Wadley: 'I Wish I Never Played' At Iowa
Former Iowa running back Akrum Wadley said in a statement posted Monday on Facebook that playing football for the Hawkeyes was "a living nightmare."
Wadley's statement, posted on the Facebook page of Pre-PostGame CEO Robert Green, who is representing Wadley and other former Hawkeyes, claimed mistreatment by Iowa head coach Kirk Ferentz, offensive coordinator Brian Ferentz, and former strength and conditioning coach Chris Doyle.
Doyle and Iowa reached a separation agreement two weeks ago after allegations of racial disparities within the program were posted on social media by numerous former players. An independent review into the football program by a Kansas City, Mo., law firm is being conducted because of the allegations.
Kirk Ferentz has had two press conferences since the allegations, vowing to make changes and to "listen" more to players and their concerns.
Wadley had back-to-back 1,000-yard rushing seasons with the Hawkeyes in 2016 and 2017. He ranks fifth on Iowa's all-time rushing list with 2,872 rushing yards, and fourth with 28 rushing touchdowns.
Wadley alleged in his statement that on two occasions after practices, when he was wearing a team-issued wool Nike cap, Brian Ferentz jokingly asked him if he was going to "rob" a gas station or a liquor store. He also claimed that, in another incident, Ferentz yelled at him and threatened him when he briefly parked in an unmarked space outside of Iowa's football facility.

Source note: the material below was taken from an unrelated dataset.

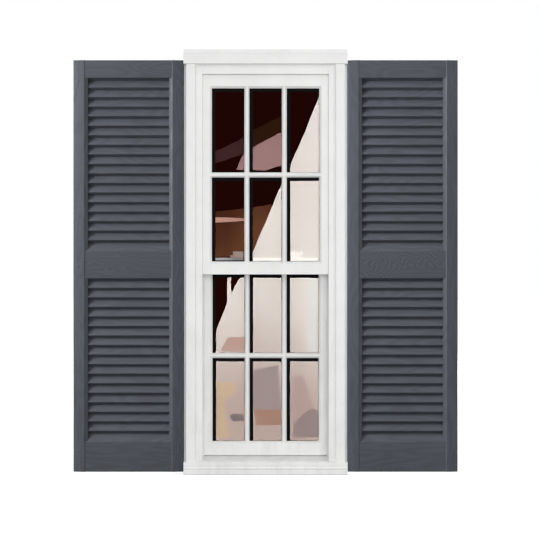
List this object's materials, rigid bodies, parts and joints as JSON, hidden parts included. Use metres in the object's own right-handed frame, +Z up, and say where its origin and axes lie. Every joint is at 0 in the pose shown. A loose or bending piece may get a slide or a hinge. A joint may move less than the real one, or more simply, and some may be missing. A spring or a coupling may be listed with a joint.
{
  "type": "double-hung window with louvred shutters",
  "caption": "White double-hung window in a moulded casing, with small panes and sliding sashes, flanked by two fixed dark grey louvred shutters.",
  "frame": {"origin": "on the wall's outdoor face, at the middle of the casing's bottom edge", "axes": "+X to the right seen from outdoors, +Y indoors, +Z up"},
  "size_m": [1.3052, 0.1405, 1.443],
  "materials": {
    "shutter_vinyl": "dark blue-grey moulded vinyl with a wood grain, low sheen",
    "fastener": "dark blue-grey plastic, smooth",
    "white_paint": "satin white paint",
    "glass": "clear polished glass with a faint dark tint",
    "spacer": "black",
    "weatherstrip": "soft dark seal",
    "hardware": "light enamel",
    "balance_tube": "pale painted tube",
    "steel": "zinc plated"
  },
  "bodies": {
    "window_frame": {"casing_left": "white_paint", "casing_right": "white_paint", "casing_head": "white_paint", "casing_sill": "white_paint", "jamb_left": "white_paint", "jamb_right": "white_paint", "jamb_head": "white_paint", "sill": "white_paint", "blind_stop_left": "white_paint", "blind_stop_right": "white_paint", "blind_stop_head": "white_paint", "parting_bead_left": "white_paint", "parting_bead_right": "white_paint", "parting_bead_head": "white_paint", "inner_stop_left": "white_paint", "inner_stop_right": "white_paint", "inner_stop_head": "white_paint", "upper_balance_tubes": "balance_tube", "lower_balance_tubes": "balance_tube", "balance_screws": "steel", "shutter_left": "shutter_vinyl", "shutter_right": "shutter_vinyl", "shutter_fasteners_left": "fastener", "shutter_fasteners_right": "fastener"},
    "upper_sash": {"upper_stile_left": "white_paint", "upper_stile_right": "white_paint", "upper_top_rail": "white_paint", "upper_meeting_rail": "white_paint", "upper_pane_outer": "glass", "upper_pane_inner": "glass", "upper_spacer": "spacer", "upper_muntins_outer": "white_paint", "upper_muntins_inner": "white_paint", "upper_glazing_beads": "white_paint", "upper_balance_rods": "steel", "upper_head_seal": "weatherstrip", "meeting_seal": "weatherstrip", "lock_keepers": "hardware", "keeper_screws": "steel"},
    "lower_sash": {"lower_stile_left": "white_paint", "lower_stile_right": "white_paint", "lower_meeting_rail": "white_paint", "lower_bottom_rail": "white_paint", "lower_pane_outer": "glass", "lower_pane_inner": "glass", "lower_spacer": "spacer", "lower_muntins_outer": "white_paint", "lower_muntins_inner": "white_paint", "lower_glazing_beads": "white_paint", "lower_balance_rods": "steel", "lower_sill_seal": "weatherstrip", "finger_lifts": "hardware", "finger_lift_screws": "steel", "lock_base_left": "hardware", "lock_base_right": "hardware"},
    "left_lock_cam": {"lock_cam_left": "hardware"},
    "right_lock_cam": {"lock_cam_right": "hardware"}
  },
  "joints": [
    {"name": "upper_sash_slide", "type": "slide", "parent": "window_frame", "child": "upper_sash", "axis": [0, 0, -1], "range_m": [0, 0.59]},
    {"name": "lower_sash_slide", "type": "slide", "parent": "window_frame", "child": "lower_sash", "axis": [0, 0, 1], "range_m": [0, 0.59]},
    {"name": "left_lock_turn", "type": "hinge", "parent": "lower_sash", "child": "left_lock_cam", "pos_m": [-0.092, 0.05, 0.7463], "axis": [0, 0, 1], "range_deg": [0, 180]},
    {"name": "right_lock_turn", "type": "hinge", "parent": "lower_sash", "child": "right_lock_cam", "pos_m": [0.092, 0.05, 0.7463], "axis": [0, 0, 1], "range_deg": [0, 180]}
  ]
}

Wadley also alleged that Kirk Ferentz prepared notes for him for what to say when speaking to the media, and that Ferentz had Wadley's meal card canceled, forcing Wadley to either have his mother order a pizza for him, or on one occasion have dinner at "a fan's house."
The quest to keep himself at a desired weight dictated by the coaching staff, Wadley said, "made me very sick daily which included vomiting and my body aching."
Wadley, who is from New Jersey, said that in a press conference before Iowa's appearance in the 2017 Pinstripe Bowl, Ferentz was asked about the Hawkeyes going to a city where Wadley could show them around. Wadley said Ferentz responded, "That's the worst thing about it."
According to the transcript provided by ASAP Sports, Ferentz said:
"Wait until all his friends and new friends start calling him for tickets. Then he may not beam — it's not always easy going home for ballgames. That's the next thing he's going to be challenged with.
"I think for he and Ihmir (Smith-Marsette), certainly those are two guys that grew up pretty close to Yankee Stadium. It's got to be exciting and I'm sure their families are very, very excited. It's always neat to have that kind of opportunity to play in Yankee Stadium. I'm sure those guys will be hopefully at their best."
Ferentz later said, when asked about Wadley and Smith-Marsette, another New Jersey native, "I think, you know, certainly Akrum has got a big fan club, I know that, and I think Ihmir does, too. It's really going to be neat for those guys."
Wadley was voted the Most Valuable Player of the Pinstripe Bowl after having 283 all-purpose yards and a rushing touchdown in Iowa's 27-20 win over Boston College.
Iowa released a statement late Monday, saying that Kirk Ferentz would not comment on "individual unverified accusations posted on social media out of respect for the independent review process." The statement said Ferentz has been meeting with a newly-formed advisory group of 11 former players.
"Coach Ferentz believes that meaningful change takes time and a thorough independent examination is already underway. He remains committed to creating a more inclusive culture for all of his players now and in the years to come," the statement said.
Wadley's statement concluded:
"My time at Iowa has done things to me that I am not going to discuss because knowing how these people treated me and other black athletes. I am done giving them power over me. But if I could do it all over again. I wish I never played for the Iowa Hawkeyes. I would not encourage any future athletes or parents to send your kid to go play for the Iowa Hawkeyes under that current coaching staff. My experiences with people outside of the program in the Iowa community are ones that I cherish and will be with me forever grateful for. My hope is my story and those of my teammates save others from the experiences, truths and mistake of playing under and for a coaching staff at Iowa that did and said nothing to stop the bullying and racism from happening to us under Chris Doyle, Brian Ferentz and Kirk Ferentz. What you see on TV isn't what you get behind closed doors."